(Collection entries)

* * *

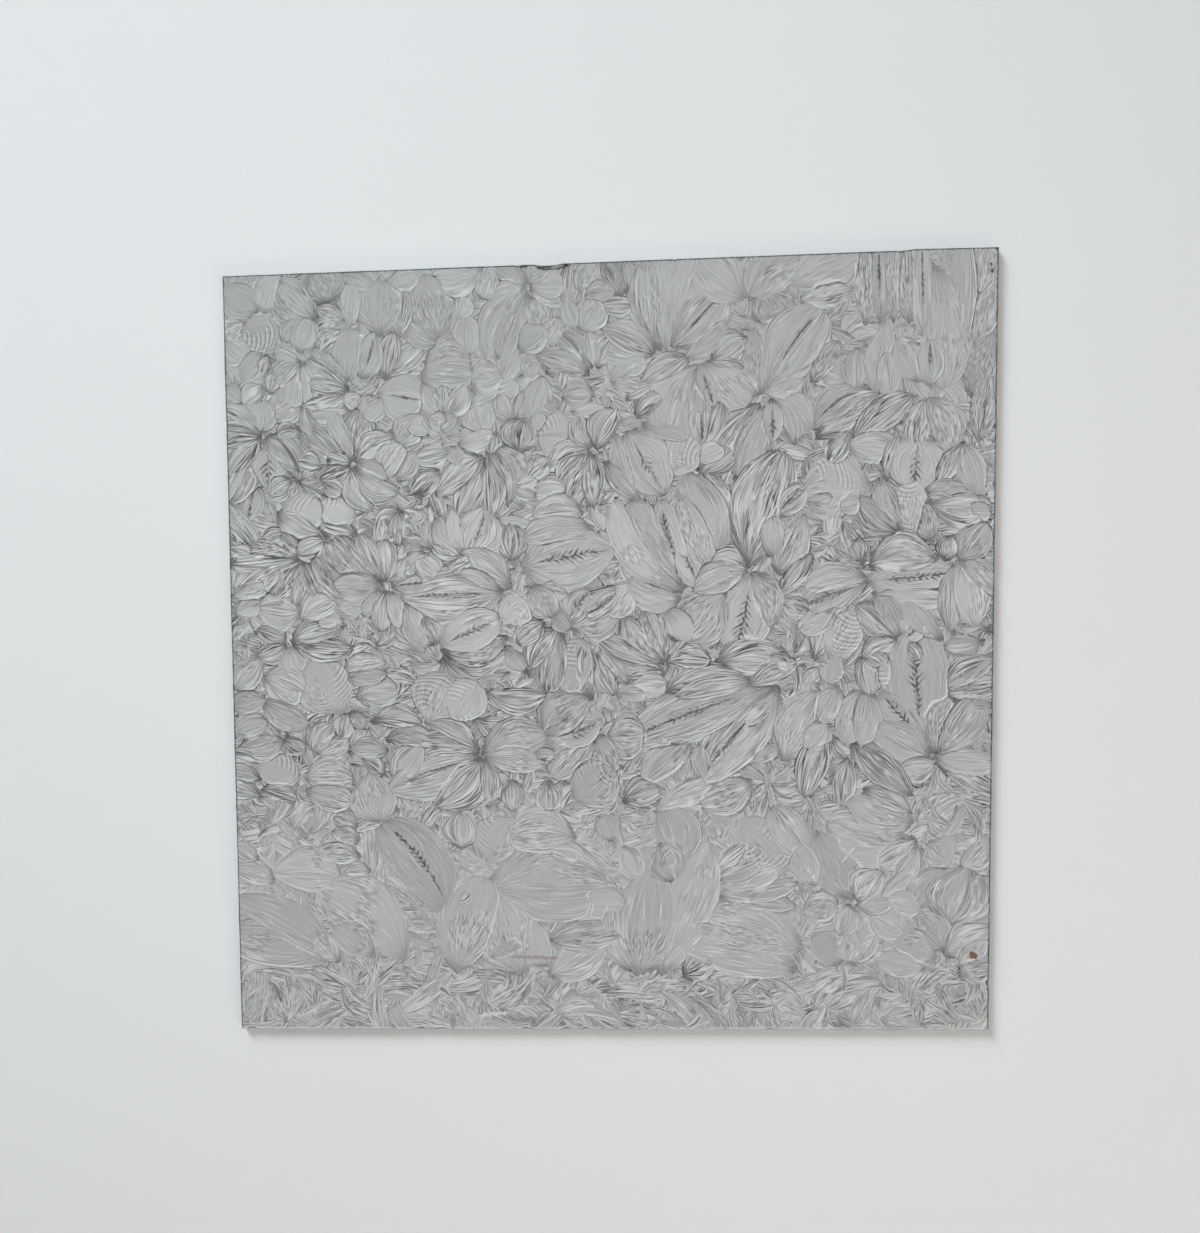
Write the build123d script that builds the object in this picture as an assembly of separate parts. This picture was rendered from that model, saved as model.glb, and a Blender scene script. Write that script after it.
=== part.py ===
"""A pane of glue chip glass, cut by hand, lying on its smooth back.

Sizes are in millimetres. The chipped side faces up (+Z), the pane's top edge
is towards +Y and its right edge towards +X. The origin is under the middle
of the pane, on the surface that it lies on.
"""

import os
from math import sqrt

from build123d import *

# The sheet, at its widest and tallest, and the float glass it was chipped from
pane_width = 302.0
pane_height = 305.0
thickness = 3.0
arris = 0.25  # sharp corner rubbed off both long edges of every cut

# How far the cut is out of square
bottom_shortfall = 4.0  # the bottom edge ends this far inside the top right corner
left_fall = 4.4  # the top edge is this much lower at its left end
step_from_right = 32.0  # where the crack left the score line on the top edge
step_rise = 0.4
step_run = 3.0

# The large shell-shaped nick in the top edge
nick_from_left = 128.5
nick_length = 11.0
nick_bite = 2.0  # into the chipped face, measured from the edge
nick_depth = 2.6  # below the chipped face, so the arris of the back runs on under it

# Small flakes off the chipped side's arris: place along the edge, length, bite, depth
top_flakes = [
    (116.5, 2.4, 0.6, 0.7),
    (178.0, 1.8, 0.4, 0.6),
    (264.5, 2.6, 0.5, 0.8),
]
bottom_flakes = [
    (4.5, 4.0, 0.9, 1.1),
    (73.0, 5.0, 0.8, 0.9),
    (81.5, 3.6, 0.6, 0.7),
    (115.0, 4.0, 0.8, 1.0),
    (131.5, 4.4, 0.7, 0.8),
    (139.0, 3.2, 0.9, 1.0),
    (212.0, 2.6, 0.5, 0.6),
]
right_flakes = [
    (16.5, 2.0, 0.6, 0.7),
    (19.0, 2.6, 1.0, 1.2),
    (247.0, 1.8, 0.5, 0.6),
]
left_flakes = [
    (58.0, 2.2, 0.4, 0.6),
    (206.0, 1.8, 0.4, 0.5),
]

left_x = -pane_width / 2
right_x = pane_width / 2
bottom_y = -pane_height / 2
top_y = pane_height / 2

bottom_left = Vector(left_x, bottom_y)
bottom_right = Vector(right_x - bottom_shortfall, bottom_y)
top_right = Vector(right_x, top_y)
step_head = Vector(right_x - step_from_right, top_y)
step_foot = Vector(right_x - step_from_right - step_run, top_y - step_rise)
top_left = Vector(left_x, top_y - left_fall)


def cut_sheet():
    """The plain sheet inside its six cut lines, with its arrises rubbed off."""
    corners = [bottom_left, bottom_right, top_right, step_head, step_foot, top_left]
    outline = Polyline(*corners, close=True)
    sheet = extrude(make_face(outline), amount=thickness)
    rims = sheet.faces().filter_by(Axis.Z).edges()
    return chamfer(rims, arris)


def scoop(start, end, along, length, bite, depth):
    """The ball whose surface is one shell-shaped break in the edge from start to end.

    On the chipped face it is length long and bite deep, and it runs out where
    it is depth below that face. The pane is on the left of the line from start
    to end.
    """
    run = (end - start).normalized()
    outward = Vector(run.Y, -run.X)
    face_radius = (length * length / 4 + bite * bite) / (2 * bite)
    stand_off = face_radius - bite
    lift = (face_radius**2 - stand_off**2 - depth**2) / (2 * depth)
    centre = start + run * along + outward * stand_off
    ball_radius = sqrt(face_radius**2 + lift**2)
    return Pos(centre.X, centre.Y, thickness + lift) * Sphere(ball_radius)


def edge_breaks():
    """The nick and every small flake, each measured along its edge from a named corner."""
    top_run = (top_left - step_foot).length
    breaks = [scoop(step_foot, top_left, top_run - nick_from_left, nick_length, nick_bite, nick_depth)]
    for from_left, length, bite, depth in top_flakes:
        breaks.append(scoop(step_foot, top_left, top_run - from_left, length, bite, depth))
    for from_left, length, bite, depth in bottom_flakes:
        breaks.append(scoop(bottom_left, bottom_right, from_left, length, bite, depth))
    for from_bottom, length, bite, depth in right_flakes:
        breaks.append(scoop(bottom_right, top_right, from_bottom, length, bite, depth))
    for from_top, length, bite, depth in left_flakes:
        breaks.append(scoop(top_left, bottom_left, from_top, length, bite, depth))
    return breaks


glass_pane = cut_sheet()
for broken_out in edge_breaks():
    glass_pane -= broken_out

os.makedirs("parts", exist_ok=True)
export_step(glass_pane, "parts/glass_pane.step")
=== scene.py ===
# %% [markdown]
# # A pane of glue chip glass
#
# Hot animal glue is brushed on a sheet of sandblasted float glass. As it dries it shrinks, curls and
# tears flakes out of the surface. Each flake leaves a shell-shaped scallop, and the scallops grow out of
# common centres like petals, with fine ribs along them and feathery crushed lines between them.
#
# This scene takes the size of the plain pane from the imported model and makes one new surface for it:
# a closed sheet whose upper face carries the scallops. The sheet lies flat with that face up.

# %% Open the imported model
import math

import bpy
import numpy as np
from mathutils import Matrix, Vector


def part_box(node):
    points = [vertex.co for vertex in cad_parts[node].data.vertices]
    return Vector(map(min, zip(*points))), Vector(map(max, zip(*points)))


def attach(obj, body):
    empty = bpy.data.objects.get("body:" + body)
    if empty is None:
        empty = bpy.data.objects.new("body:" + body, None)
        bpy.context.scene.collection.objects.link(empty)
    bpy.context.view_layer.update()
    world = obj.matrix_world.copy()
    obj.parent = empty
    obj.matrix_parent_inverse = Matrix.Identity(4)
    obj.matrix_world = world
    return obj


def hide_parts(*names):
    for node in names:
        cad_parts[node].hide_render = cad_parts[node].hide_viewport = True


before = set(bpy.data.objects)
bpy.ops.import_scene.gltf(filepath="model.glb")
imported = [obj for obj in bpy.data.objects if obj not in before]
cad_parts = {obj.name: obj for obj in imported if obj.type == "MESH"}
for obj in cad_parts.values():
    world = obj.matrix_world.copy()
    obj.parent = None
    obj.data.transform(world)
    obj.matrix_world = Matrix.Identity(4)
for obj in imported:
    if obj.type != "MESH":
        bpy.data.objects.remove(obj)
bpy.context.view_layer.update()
MM = 0.001
rng = np.random.default_rng(1889)

# %% [markdown]
# ## The cut outline
#
# The pane was scored and snapped by hand, so it is a little out of square: the top edge falls towards the
# left and has a small step where the crack left the score line, and the right edge leans in towards the
# bottom. These few sizes are the ones that the solid has, in millimetres, and the rest comes from its box.

# %% Outline of the sheet
pane_low, pane_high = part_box("glass_pane")
LEFT, BOTTOM, BACK = (c / MM for c in pane_low)
RIGHT, TOP, FACE = (c / MM for c in pane_high)
BOTTOM_SHORTFALL = 4.0
LEFT_FALL = 4.4
STEP_FROM_RIGHT = 32.0
STEP_RISE = 0.4
STEP_RUN = 3.0


def right_edge(y):
    """Where the right edge is at height y: a straight line from the short bottom corner to the top one."""
    return RIGHT - BOTTOM_SHORTFALL * (TOP - y) / (TOP - BOTTOM)


def top_edge(x):
    """Where the top edge is at x: three straight runs, the fall to the left, the step and the level end."""
    corners_x = [LEFT, RIGHT - STEP_FROM_RIGHT - STEP_RUN, RIGHT - STEP_FROM_RIGHT, RIGHT]
    corners_y = [TOP - LEFT_FALL, TOP - STEP_RISE, TOP, TOP]
    return np.interp(x, corners_x, corners_y)


print("pane in mm:", RIGHT - LEFT, "by", TOP - BOTTOM, "by", FACE - BACK)

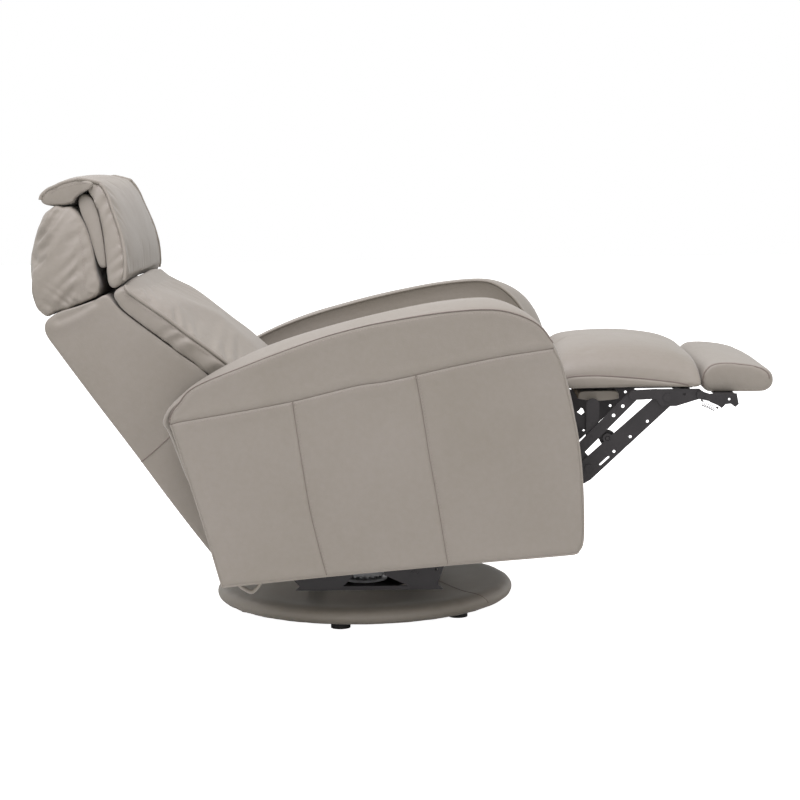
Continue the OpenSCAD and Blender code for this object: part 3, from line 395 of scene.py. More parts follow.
def cushion_rows(line, box, half, pull, taper, shoulder, across=72, dome=0.004, round_off=0.006,
                 cap_rows=14):
    """Rows of a cushion. Across the chair, s runs from -1 to 1; the outline moves out by its rise
    times (1 - |s|^shoulder)^0.6. Each end closes with rings that shrink to the middle and bulge by
    dome."""
    x, z, rx, rz = line.T
    reach = side_reach(x, z, box, half, pull, taper)
    s = np.sin(np.linspace(-1, 1, across) * np.pi / 2)
    swell = (1 - np.abs(s) ** shoulder + 1e-9) ** 0.6
    body = np.stack([x + rx * swell[:, None], s[:, None] * reach, z + rz * swell[:, None]], -1)
    mid = np.array([x.mean(), z.mean()])
    t = np.linspace(0, 1, cap_rows)[1:-1] ** 1.3
    out = (round_off * (1 - (1 - np.minimum(t * 9, 1)) ** 2) ** 0.5 * 0.5
           + dome * np.sin(np.minimum(t * 1.1, 1) * np.pi / 2))
    rings = []
    ring_x, ring_z = x + (mid[0] - x) * t[:, None], z + (mid[1] - z) * t[:, None]
    for side in (-1, 1):
        ring_y = side * (side_reach(ring_x, ring_z, box, half, pull, taper) + out[:, None])
        ring = np.stack([ring_x, ring_y, ring_z], -1)
        rings.append(ring[::-1] if side < 0 else ring)
    return np.vstack([rings[0], body, rings[1]])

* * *

## Stated goal:
Stopping at the line containing "from build123d import *", please repeat exactly every line from the very start of the entries, that line included, and nothing more.

## Task answer:
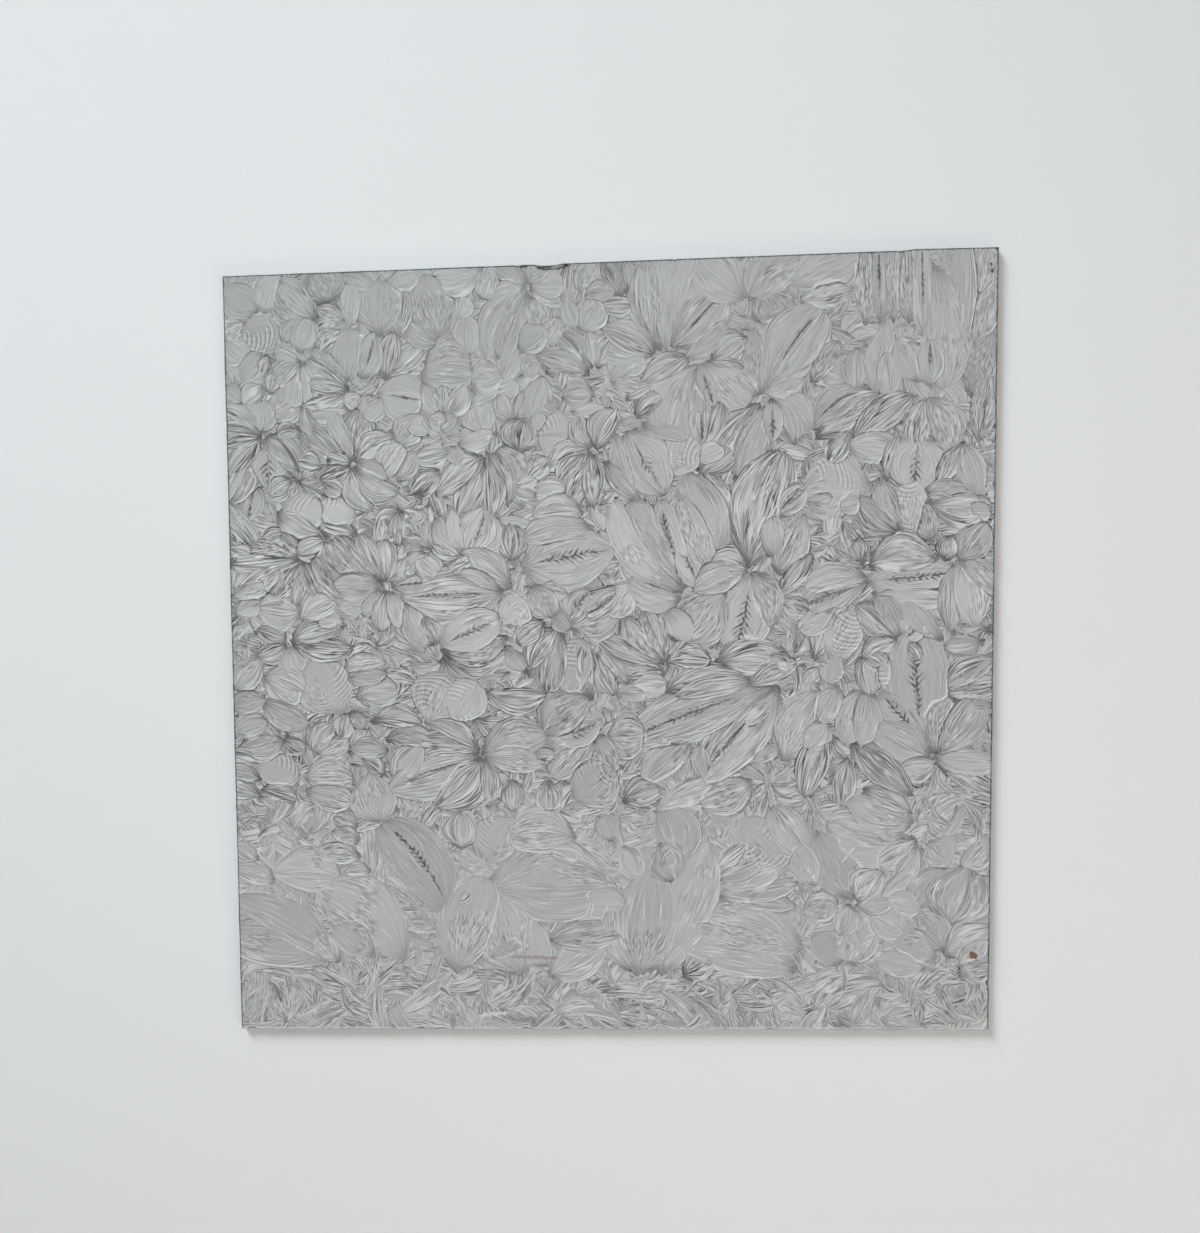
Write the build123d script that builds the object in this picture as an assembly of separate parts. This picture was rendered from that model, saved as model.glb, and a Blender scene script. Write that script after it.
=== part.py ===
"""A pane of glue chip glass, cut by hand, lying on its smooth back.

Sizes are in millimetres. The chipped side faces up (+Z), the pane's top edge
is towards +Y and its right edge towards +X. The origin is under the middle
of the pane, on the surface that it lies on.
"""

import os
from math import sqrt

from build123d import *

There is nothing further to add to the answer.